Josh66 wrote:I kind of feel like raking is cheating... Or maybe slowing my learning. Sometimes I get frustrated when I can't SPP it, so I rake it just to get it open.
I'm also debating on whether I should buy a proper pick set, or just make more of my own (all of the ones I have now I made myself).
The deadbolts I have are clearly cheap, and offer no challenge at all. I feel like I should wait till I get better at picking padlocks before I move on to better deadbolts. Is that sound thinking, or are deadbolts inherently different than padlocks?
Hey you're doing great!

I won't consider raking as cheating, unless you practice only that technique. When it works it is way faster than SPP, and can also be used to achieve a quicker false set of the spool pins to later pick them with a hook.
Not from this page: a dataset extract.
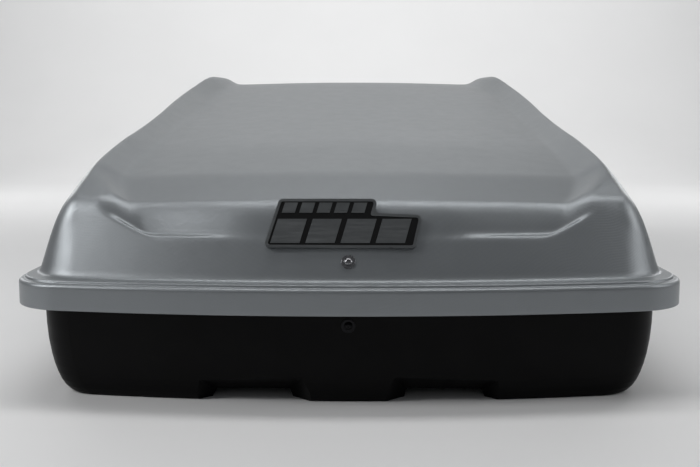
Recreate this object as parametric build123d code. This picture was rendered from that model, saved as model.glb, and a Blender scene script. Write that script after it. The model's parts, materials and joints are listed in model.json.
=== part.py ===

I think it's odd that you can successfully rake a Brinks with spool pins in it, I guess it has loose tolerances. You can consider getting a restrictive-keyway padlock to add a twist to your manipulations, a Cisa or Yale for example.
You're having trouble to pick your brass military padlock probably because it uses some serrated pins, which are somewhat tougher than spool and mushroom ones. Or again it'd just be worn or dirty, those parameters along with rust make nice challengers
The Chateau C970 has 5 spool pins AFAIR, so it's normal to be more difficult that Brinks which has just 2 and is probably machined with bigger tolerances.
About deadbolts, keep in mind that they aren't more difficult than padlocks because they fall in another category, it all lies in the mechanism behind, just as for any other lock. You'd get a KABA deadbolt and end up throwing it in a wall due to frustration while you noticed how Kwikset ones are easily feasible to pick.
Focus on feeling and feel free to combine raking to achieve a false set to then unlock using SPP. Tackle those locks with spool pins in them and gradually move to locks with more spools (that Chateau C970 for example), buy what you think would be a nice addition, even if you ask me you already have enough locks to play with and even with just an Abus more, plenty to get frustrated at.
On the lock pick set, do as you prefer. You've proven your tools to work, so why would you expect any big improvement in using bought tools? Also the customization of handmading could make you look back when you'll get, for example, a said 'slim set' and find locks in which they cannot move as you want.
Again there are some pieces of hardware you can't easily match in DIY, but pin tumbler lockpicks doesn't seem to me like one of them. If this question continues to bug your mind, get an affordable small set and play with it without huge expectations. Good tools are necessary but in the end skill evens all out.